Inside c_across() function we use is.numeric to select numerical columns to compute row-wise summaries. In this example we use summarise() function to compute mean and variance for numerical values in each row.
gapminder_wide %>% rowwise() %>% summarise(row_mean=mean(c_across(where(is.numeric))), row_variance=var(c_across(where(is.numeric))))
## # A tibble: 6 x 2 ## row_mean row_variance ## <dbl> <dbl> ## 1 59.0 98.0 ## 2 37.9 14.7 ## 3 48.8 34.4 ## 4 54.6 32.2 ## 5 44.7 43.0 ## 6 44.8 9.24
c_across() function also enables to select columns of interest to compute row summaries in a few ways. Here, we select columns using starting and ending column names to compute row means.
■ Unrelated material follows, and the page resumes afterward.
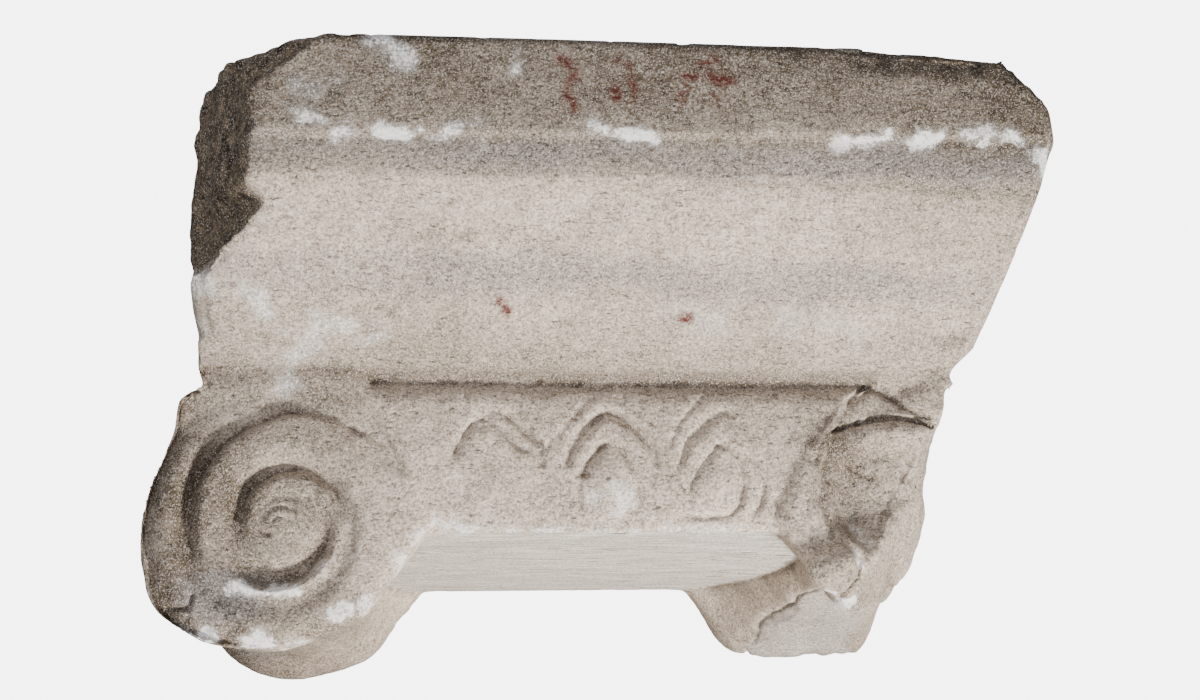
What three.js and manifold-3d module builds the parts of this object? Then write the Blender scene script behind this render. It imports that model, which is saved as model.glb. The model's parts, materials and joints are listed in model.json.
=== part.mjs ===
// Ionic impost capital of grey-veined marble, carved from one block: a flaring impost over
// an Ionic part with four volutes, two bolsters and an echinus of pointed leaves.
// Millimetres, +Z up, the carved front towards -Y, the origin under the middle of its box.
import * as THREE from "three";
import { mergeVertices } from "three/addons/utils/BufferGeometryUtils.js";
import Module from "manifold-3d";

const wasm = await Module();
wasm.setup();

// ---- Driving dimensions ----
const BED_Z = 77; // underside that lies on the column
const GROOVE_Z = 184; // groove between the echinus and the impost
const TOP_Z = 387;
const IMPOST_TOP_X = 288; // half the impost's width and depth at its top
const IMPOST_TOP_Y = 335;
const FACE_Y = 221; // the volutes' faces, front and back
const ECHINUS_Y = 217; // the fullest part of the echinus
const VOLUTE_X = 225; // centre of a volute's outline
const VOLUTE_Z = 84;
const VOLUTE_R = 85;
const WAIST_R = 50; // bolster at mid depth
const LEAF_PITCH = 79.5;
const LEAF_X = 4; // middle leaf
const REST_Z = 0; // worn flats on which the capital stands
const BROKEN_RIM_Z = 9; // underside of the worn back right rim

const { sin, cos, PI, hypot, min, max, abs } = Math;
const v3 = (x, y, z) => new THREE.Vector3(x, y, z);
const mix = (a, b, t) => a + (b - a) * t;
const degrees = THREE.MathUtils.degToRad;

// ---- Solids and meshes ----

// A closed geometry as a manifold solid.
function solidOf(geometry) {
  const bare = geometry.index ? geometry.toNonIndexed() : geometry.clone();
  bare.deleteAttribute("normal");
  bare.deleteAttribute("uv");
  const merged = mergeVertices(bare, 1e-3);
  return new wasm.Manifold(
    new wasm.Mesh({
      numProp: 3,
      vertProperties: merged.attributes.position.array,
      triVerts: new Uint32Array(merged.index.array),
    }),
  );
}

// A manifold solid as a geometry with flat facets.
function geometryOf(solid) {
  const mesh = solid.getMesh();
  const geometry = new THREE.BufferGeometry();
  const points = new Float32Array(mesh.numVert * 3);
  for (let i = 0; i < mesh.numVert; i++) {
    points.set(mesh.vertProperties.subarray(i * mesh.numProp, i * mesh.numProp + 3), i * 3);
  }
  geometry.setAttribute("position", new THREE.BufferAttribute(points, 3));
  geometry.setIndex(new THREE.BufferAttribute(new Uint32Array(mesh.triVerts), 1));
  geometry.computeVertexNormals();
  return geometry;
}

// Joins rings of equal length into a closed solid.
function loft(rings) {
  const count = rings[0].length;
  const middle = (ring) => ring.reduce((a, p) => a.add(p), v3(0, 0, 0)).divideScalar(count);
  const points = [...rings.flat(), middle(rings[0]), middle(rings.at(-1))];
  const first = rings.length * count;
  const faces = [];
  for (let j = 0; j < count; j++) {
    const k = (j + 1) % count;
    for (let i = 0; i + 1 < rings.length; i++) {
      const [a, b, c, d] = [i * count + j, i * count + k, (i + 1) * count + k, (i + 1) * count + j];
      faces.push(a, b, c, a, c, d);
    }
    faces.push(first, k, j);
    faces.push(first + 1, first - count + j, first - count + k);
  }
  const geometry = new THREE.BufferGeometry().setFromPoints(points);
  geometry.setIndex(faces);
  const solid = solidOf(geometry);
  if (solid.volume() > 0) return solid;
  geometry.setIndex(faces.slice().reverse());
  return solidOf(geometry);
}

// Slow unevenness of a worn surface, between about -1 and 1.
function unevenness(p, wavelength) {
  const k = (2 * PI) / wavelength;
  const a = sin(k * p.x + 1.7 * sin(0.63 * k * p.y + 0.4) + 0.9);
  const b = sin(k * 0.81 * p.y + 1.9 * sin(0.57 * k * p.z + 2.1));
  const c = sin(k * 1.13 * p.z + 1.6 * sin(0.71 * k * p.x + 4.2));
  return (a + b + c) / 3;
}

// Smooth closed or open curve through [parameter, value] stops, read at any parameter.
function stops(list) {
  return (at) => {
    const i = list.findIndex(([t]) => t > at);
    if (i === 0) return list[0][1];
    if (i < 0) return list.at(-1)[1];
    const [t0, a] = list[i - 1];
    const [t1, b] = list[i];
    const u = (at - t0) / (t1 - t0);
    return mix(a, b, u * u * (3 - 2 * u));
  };
}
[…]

gapminder_wide %>% rowwise() %>% summarise(lifeExp_mean=mean(c_across(lifeExp_1952:lifeExp_2007))) %>% head()
## # A tibble: 6 x 1 ## lifeExp_mean ## <dbl> ## 1 59.0 ## 2 37.9 ## 3 48.8 ## 4 54.6 ## 5 44.7 ## 6 44.8
Compute row means using base R’s rowMeans()
We can also compute row means by using base R’s rowMeans(). Using pipe directly on the datafram with numerical columns gives us row means as a vectoe
gapminder_wide %>% select(-country,-continent) %>% rowMeans()
We can use dplyr’s summarize function and use rowMeans() to get the mean values of the rows as a tibble.
gapminder_wide %>% summarise(row_mean=rowMeans(across(where(is.numeric))))
## # A tibble: 6 x 1 ## row_mean ## <dbl> ## 1 59.0 ## 2 37.9 ## 3 48.8 ## 4 54.6 ## 5 44.7 ## 6 44.8
In terms of speed base R’s rowMeans is possibly way faster than rowwise() function.